**YOUR TASK:** Using the data below, output the first line and every line after it up to and including the line containing "return [tuple(point) for point in line]", exactly as written and with nothing added.

**COLLECTED DATA:**
· · · · ·
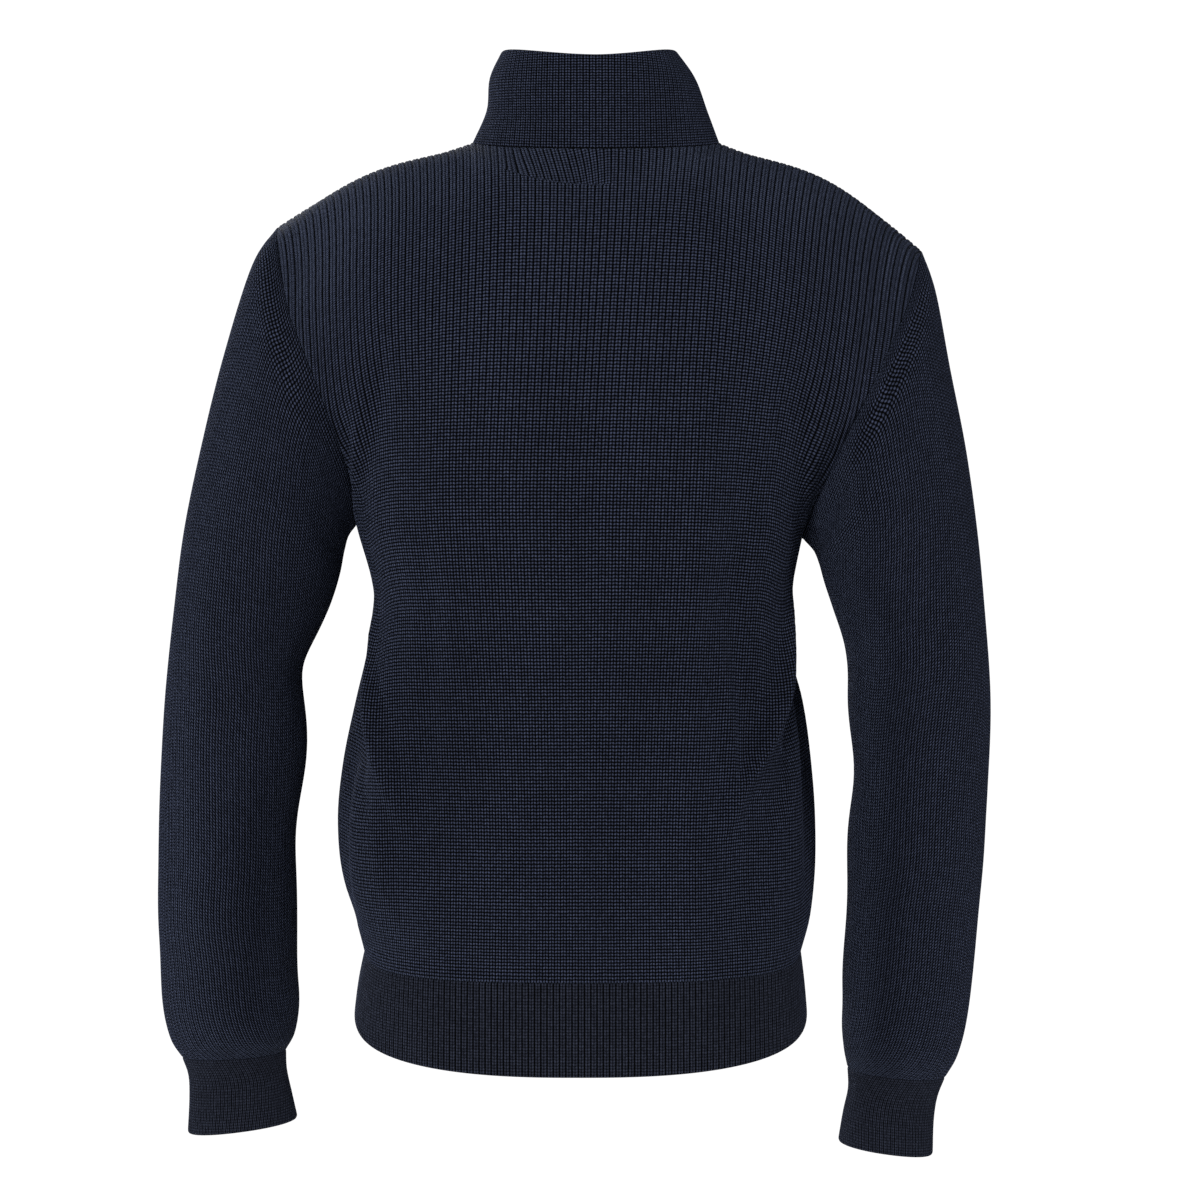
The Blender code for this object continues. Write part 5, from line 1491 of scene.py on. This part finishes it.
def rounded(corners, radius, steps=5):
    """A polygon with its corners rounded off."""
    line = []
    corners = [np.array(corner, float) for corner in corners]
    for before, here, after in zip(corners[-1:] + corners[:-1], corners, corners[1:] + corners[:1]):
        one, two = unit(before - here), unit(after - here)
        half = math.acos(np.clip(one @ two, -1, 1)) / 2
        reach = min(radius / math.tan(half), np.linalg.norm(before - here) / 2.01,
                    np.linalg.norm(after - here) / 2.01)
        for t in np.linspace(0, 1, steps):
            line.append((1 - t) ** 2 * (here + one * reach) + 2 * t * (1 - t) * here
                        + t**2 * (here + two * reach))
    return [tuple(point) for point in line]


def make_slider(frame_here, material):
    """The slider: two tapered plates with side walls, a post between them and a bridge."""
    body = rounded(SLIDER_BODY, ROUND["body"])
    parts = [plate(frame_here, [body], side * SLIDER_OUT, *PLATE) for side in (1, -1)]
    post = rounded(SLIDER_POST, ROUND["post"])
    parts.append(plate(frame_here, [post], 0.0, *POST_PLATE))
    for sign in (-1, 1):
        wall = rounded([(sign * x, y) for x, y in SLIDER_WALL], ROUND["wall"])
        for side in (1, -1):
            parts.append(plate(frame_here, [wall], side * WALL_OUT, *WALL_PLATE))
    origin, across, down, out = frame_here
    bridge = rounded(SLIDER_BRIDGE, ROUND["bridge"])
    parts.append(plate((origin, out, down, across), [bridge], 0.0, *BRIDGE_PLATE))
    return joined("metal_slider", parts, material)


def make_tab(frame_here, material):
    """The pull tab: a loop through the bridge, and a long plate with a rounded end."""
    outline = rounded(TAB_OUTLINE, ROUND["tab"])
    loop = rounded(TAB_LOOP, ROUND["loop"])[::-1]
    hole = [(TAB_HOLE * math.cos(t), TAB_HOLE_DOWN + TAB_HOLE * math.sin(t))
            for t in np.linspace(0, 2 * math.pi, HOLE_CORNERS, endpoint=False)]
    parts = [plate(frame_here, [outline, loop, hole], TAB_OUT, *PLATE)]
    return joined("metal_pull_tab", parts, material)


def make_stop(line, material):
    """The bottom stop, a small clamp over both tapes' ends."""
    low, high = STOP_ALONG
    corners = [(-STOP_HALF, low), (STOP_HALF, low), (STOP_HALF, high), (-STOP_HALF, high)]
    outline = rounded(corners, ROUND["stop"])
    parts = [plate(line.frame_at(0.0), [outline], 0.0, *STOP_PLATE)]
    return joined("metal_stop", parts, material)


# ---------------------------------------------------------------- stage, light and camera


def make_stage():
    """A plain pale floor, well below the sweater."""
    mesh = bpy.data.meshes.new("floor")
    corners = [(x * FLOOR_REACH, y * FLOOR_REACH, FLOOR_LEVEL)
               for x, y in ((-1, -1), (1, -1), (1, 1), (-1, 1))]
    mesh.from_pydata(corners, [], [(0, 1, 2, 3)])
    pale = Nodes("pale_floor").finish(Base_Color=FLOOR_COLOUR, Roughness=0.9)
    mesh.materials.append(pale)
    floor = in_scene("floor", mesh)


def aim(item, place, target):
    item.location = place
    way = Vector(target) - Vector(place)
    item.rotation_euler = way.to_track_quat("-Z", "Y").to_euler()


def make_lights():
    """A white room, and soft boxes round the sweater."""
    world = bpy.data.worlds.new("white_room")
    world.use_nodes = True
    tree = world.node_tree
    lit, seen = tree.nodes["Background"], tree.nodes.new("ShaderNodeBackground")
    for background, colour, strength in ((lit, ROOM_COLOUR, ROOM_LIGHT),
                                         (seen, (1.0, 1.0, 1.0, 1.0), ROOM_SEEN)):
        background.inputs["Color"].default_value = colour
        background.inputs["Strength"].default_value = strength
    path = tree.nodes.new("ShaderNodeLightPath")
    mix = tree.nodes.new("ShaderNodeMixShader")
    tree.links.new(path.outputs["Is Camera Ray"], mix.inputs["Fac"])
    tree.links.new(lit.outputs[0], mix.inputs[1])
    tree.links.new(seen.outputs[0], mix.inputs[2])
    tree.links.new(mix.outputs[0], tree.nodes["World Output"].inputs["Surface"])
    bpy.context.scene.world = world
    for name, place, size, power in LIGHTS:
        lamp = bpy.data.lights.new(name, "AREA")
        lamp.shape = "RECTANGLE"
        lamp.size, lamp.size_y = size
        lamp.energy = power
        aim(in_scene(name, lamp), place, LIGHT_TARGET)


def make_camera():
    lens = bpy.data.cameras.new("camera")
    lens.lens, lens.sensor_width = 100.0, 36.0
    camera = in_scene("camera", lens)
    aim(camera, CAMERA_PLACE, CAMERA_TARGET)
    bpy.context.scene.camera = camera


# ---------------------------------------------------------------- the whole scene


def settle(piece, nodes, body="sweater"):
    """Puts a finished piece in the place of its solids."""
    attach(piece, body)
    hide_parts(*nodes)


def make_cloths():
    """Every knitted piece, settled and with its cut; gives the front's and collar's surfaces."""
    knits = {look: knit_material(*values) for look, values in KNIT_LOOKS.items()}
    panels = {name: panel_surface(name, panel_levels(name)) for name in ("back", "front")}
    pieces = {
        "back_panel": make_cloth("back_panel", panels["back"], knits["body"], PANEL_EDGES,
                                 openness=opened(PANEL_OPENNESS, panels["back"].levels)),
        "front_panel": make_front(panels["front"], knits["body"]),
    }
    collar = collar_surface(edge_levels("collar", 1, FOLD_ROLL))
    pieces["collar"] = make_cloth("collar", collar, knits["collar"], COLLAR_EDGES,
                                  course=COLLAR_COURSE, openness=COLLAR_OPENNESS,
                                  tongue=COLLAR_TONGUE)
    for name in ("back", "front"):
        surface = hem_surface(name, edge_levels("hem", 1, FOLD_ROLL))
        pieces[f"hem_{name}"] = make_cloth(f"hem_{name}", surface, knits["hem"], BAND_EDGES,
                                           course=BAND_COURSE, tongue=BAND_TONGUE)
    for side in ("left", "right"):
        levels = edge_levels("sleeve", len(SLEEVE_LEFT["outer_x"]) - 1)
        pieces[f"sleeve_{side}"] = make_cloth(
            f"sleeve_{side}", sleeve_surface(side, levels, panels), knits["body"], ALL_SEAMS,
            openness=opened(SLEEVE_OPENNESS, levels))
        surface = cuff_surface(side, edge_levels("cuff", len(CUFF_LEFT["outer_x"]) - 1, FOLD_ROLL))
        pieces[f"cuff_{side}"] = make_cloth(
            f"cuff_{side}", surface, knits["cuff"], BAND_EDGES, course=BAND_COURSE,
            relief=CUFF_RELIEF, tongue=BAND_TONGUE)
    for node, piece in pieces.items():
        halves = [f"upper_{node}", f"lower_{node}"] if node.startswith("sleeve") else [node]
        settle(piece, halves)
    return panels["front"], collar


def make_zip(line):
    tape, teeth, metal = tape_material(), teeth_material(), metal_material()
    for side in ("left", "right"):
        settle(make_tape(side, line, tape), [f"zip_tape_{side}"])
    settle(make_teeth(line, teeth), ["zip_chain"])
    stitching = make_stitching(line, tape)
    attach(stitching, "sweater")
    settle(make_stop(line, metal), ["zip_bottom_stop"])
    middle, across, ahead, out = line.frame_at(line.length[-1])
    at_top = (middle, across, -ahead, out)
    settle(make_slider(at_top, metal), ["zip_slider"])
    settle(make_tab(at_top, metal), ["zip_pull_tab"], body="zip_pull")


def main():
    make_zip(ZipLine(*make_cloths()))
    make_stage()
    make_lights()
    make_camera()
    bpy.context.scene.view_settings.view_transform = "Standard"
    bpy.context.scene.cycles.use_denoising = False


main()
· · · · ·
**FINISHED TASK:**
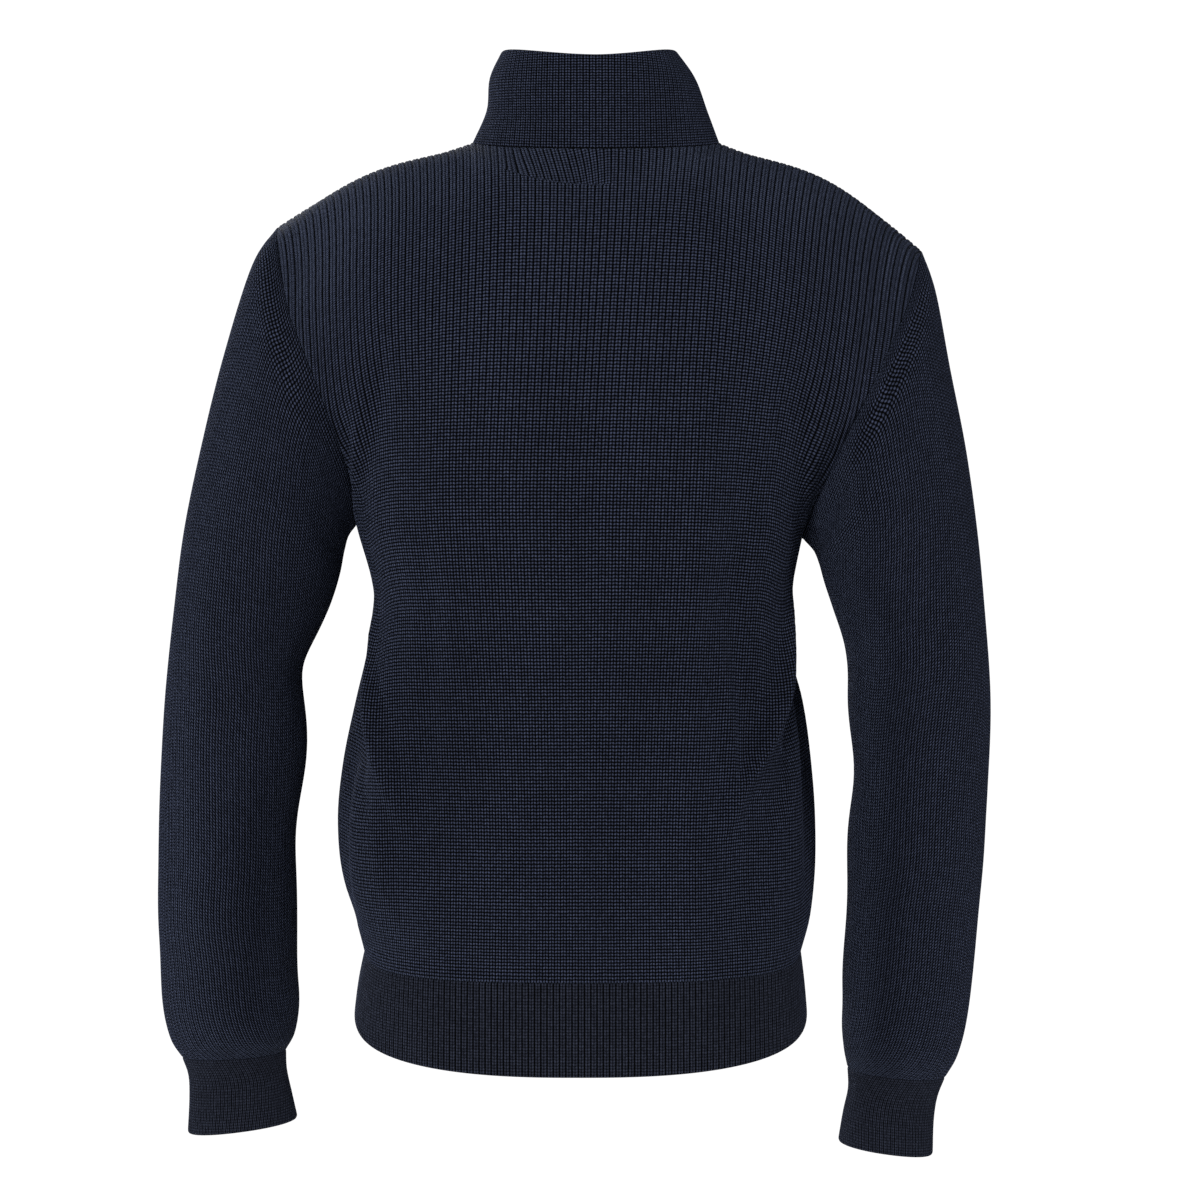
The Blender code for this object continues. Write part 5, from line 1491 of scene.py on. This part finishes it.
def rounded(corners, radius, steps=5):
    """A polygon with its corners rounded off."""
    line = []
    corners = [np.array(corner, float) for corner in corners]
    for before, here, after in zip(corners[-1:] + corners[:-1], corners, corners[1:] + corners[:1]):
        one, two = unit(before - here), unit(after - here)
        half = math.acos(np.clip(one @ two, -1, 1)) / 2
        reach = min(radius / math.tan(half), np.linalg.norm(before - here) / 2.01,
                    np.linalg.norm(after - here) / 2.01)
        for t in np.linspace(0, 1, steps):
            line.append((1 - t) ** 2 * (here + one * reach) + 2 * t * (1 - t) * here
                        + t**2 * (here + two * reach))
    return [tuple(point) for point in line]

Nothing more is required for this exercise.